Charles "Carel" Sternberg, 91, a former refugee who served as executive director of the International Rescue Committee, the leading nonsectarian voluntary agency for refugee relief, for 20 years before retiring in 1985, died of pneumonia Jan. 16 at a hospital in Forest Hills, N.Y.

Mr. Sternberg graduated from Charles University in his native Czechoslovakia and worked for 20th Century Fox in Prague before fleeing from the Nazis to France in 1938. He later fled France after the Germans invaded that country and served in the U.S. Army during World War II.

In 1946, he joined the IRC in New York. After serving in Germany as a caseworker, he returned to New York in 1947 and became the organization's executive director in 1965.

Sir Anthony Havelock-Allan

Movie Producer

Sir Anthony Havelock-Allan, 98, a prolific movie producer during the 1940s who was a past chairman of the British Film Academy, died Jan. 11 in London. The cause of death was not reported.

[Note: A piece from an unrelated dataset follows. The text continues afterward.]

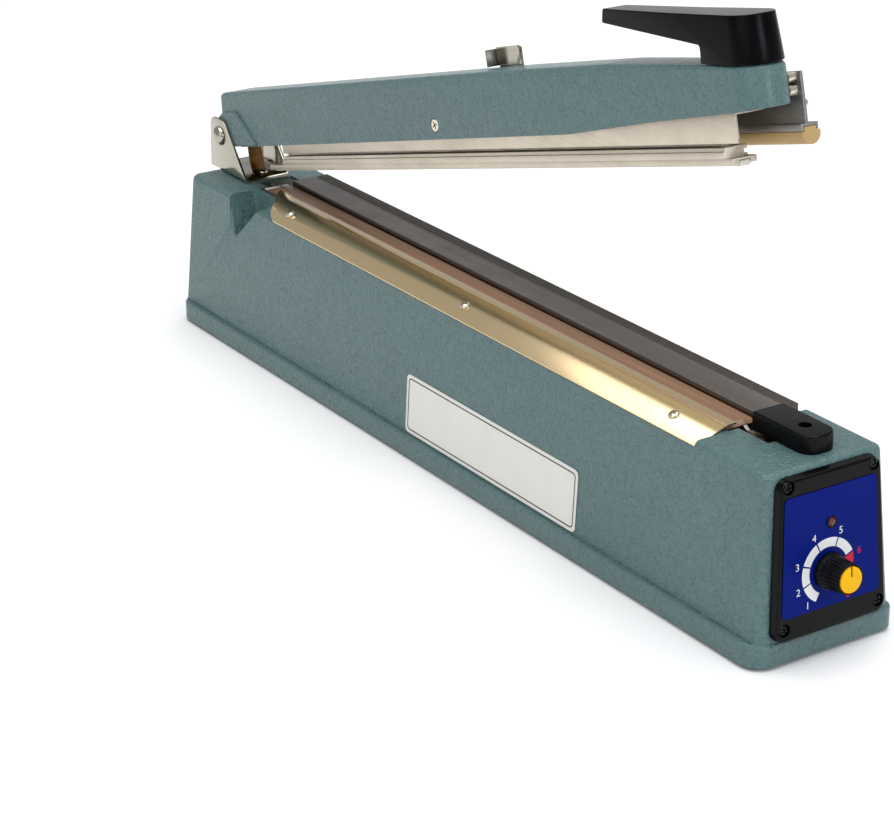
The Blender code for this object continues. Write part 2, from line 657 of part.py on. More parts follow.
def turned(name, profile, parent, location, direction, look=None, steps=SCREW_STEPS, cutter=False):
    """A turned piece: its profile runs from the top of the axis down the outer side to the bottom."""
    mesh = bpy.data.meshes.new(name)
    points = [(radius, 0.0, height) for radius, height in profile]
    lines = [(k, k + 1) for k in range(len(points) - 1)]
    if profile[0] == profile[-1]:
        points.pop()
        lines[-1] = (len(points) - 1, 0)
    mesh.from_pydata(points, lines, [])
    made = place(name, mesh, parent, location, look, cutter)
    made.rotation_mode = "QUATERNION"
    made.rotation_quaternion = Vector((0, 0, 1)).rotation_difference(Vector(direction))
    spin = made.modifiers.new("turn", "SCREW")
    spin.axis = "Z"
    spin.steps = steps
    spin.render_steps = steps
    spin.use_merge_vertices = True
    spin.merge_threshold = MERGE
    spin.use_normal_calculate = False
    return made


def cut(target, *cutters, operation="DIFFERENCE"):
    """Boolean the target with each cutter in turn."""
    for cutter in cutters:
        step = target.modifiers.new("cut", "BOOLEAN")
        step.operation = operation
        step.solver = "EXACT"
        step.object = cutter
    return target


def soften(target, width, segments=1, angle=40.0):
    """Bevel the sharp edges of a piece."""
    step = target.modifiers.new("soften", "BEVEL")
    step.width = width
    step.segments = segments
    step.limit_method = "ANGLE"
    step.angle_limit = math.radians(angle)
    return target


def smooth(target, angle=35.0):
    target.data.shade_smooth()
    target.data.set_sharp_from_angle(angle=math.radians(angle))
    return target


def pan_screw(name, parent, location, direction, look, length=SMALL_LENGTH):
    """A pan-head screw: its head's underside is at the location, its shank runs back."""
    edge = SMALL_HEAD_HEIGHT / 3
    profile = [
        (0.0, SMALL_HEAD_HEIGHT),
        (SMALL_HEAD * SMALL_CROWN_SHARE, SMALL_HEAD_HEIGHT - edge / 2),
        (SMALL_HEAD, edge),
        (SMALL_HEAD, 0.0),
        (SMALL_SHANK, 0.0),
        (SMALL_SHANK, -length),
        (0.0, -length),
    ]
    return turned(name, profile, parent, location, direction, look)


def hole_mesh(location, direction, before, after, radius=SMALL_SHANK + GAP, segments=SCREW_STEPS):
    """The cutter of a hole through a location, from behind it to in front of it."""
    place_at, way = Vector(location), Vector(direction).normalized()
    return cylinder_mesh(radius, place_at - way * before, place_at + way * after, segments=segments)


def end_half(height):
    """Half the body's length at a height."""
    share = (height - FLANGE_HEIGHT) / (BODY_HEIGHT - FLANGE_HEIGHT)
    return BASE_LENGTH / 2 - FLANGE_LEDGE / 2 - END_DRAFT * share


def side_half(height):
    """Half the body's width at a height."""
    share = (height - FLANGE_HEIGHT) / (BODY_HEIGHT - FLANGE_HEIGHT)
    return BASE_WIDTH / 2 - FLANGE_LEDGE - SIDE_DRAFT * share


def tapered_block(low, high, inset=0.0):
    """The body's drafted block between two heights, drawn in by an inset."""
    shape = bmesh.new()
    bmesh.ops.create_cube(shape, size=2.0)
    for vertex in shape.verts:
        height = low if vertex.co.z < 0 else high
        half_x = end_half(height) - inset
        half_y = side_half(height) - inset
        vertex.co = (vertex.co.x * half_x, vertex.co.y * half_y, height)
    return shape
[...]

Sir Anthony made several well-regarded wartime propaganda films in the 1940s. In 1942, he worked with Noel Coward and David Lean on "In Which We Serve" and produced "Unpublished Story" and in 1944 helped adapt "This Happy Breed."

He established the production company Cineguild in 1943 and produced movies including "Blithe Spirit" in 1945 and "Brief Encounter" and "Great Expectations" in 1946. He received best-screenplay Oscar nominations for "Brief Encounter" and "Great Expectations." Other credits included "Blanche Fury" in 1947, "The Small Voice" in 1948 and "Orders to Kill" in 1958.

William T. Cloney

Race Director

William T. Cloney, 91, who oversaw the growth of the Boston Marathon from a race of 147 men into an international event drawing thousands of male and female runners, died Jan. 16 in a hospital in Weymouth, Mass. The cause of death was not reported.

Mr. Cloney, who was race director from 1947 to 1982 and president of the Boston Athletic Association from 1964 to 1982, served during an era in which women gained the right to compete in the Marathon.

Under Mr. Cloney, a former Boston newspaper sports reporter and editor, the marathon established qualifying times in the early 1970s. He oversaw the race's rapid growth during the running boom of the late 1970s and early 1980s.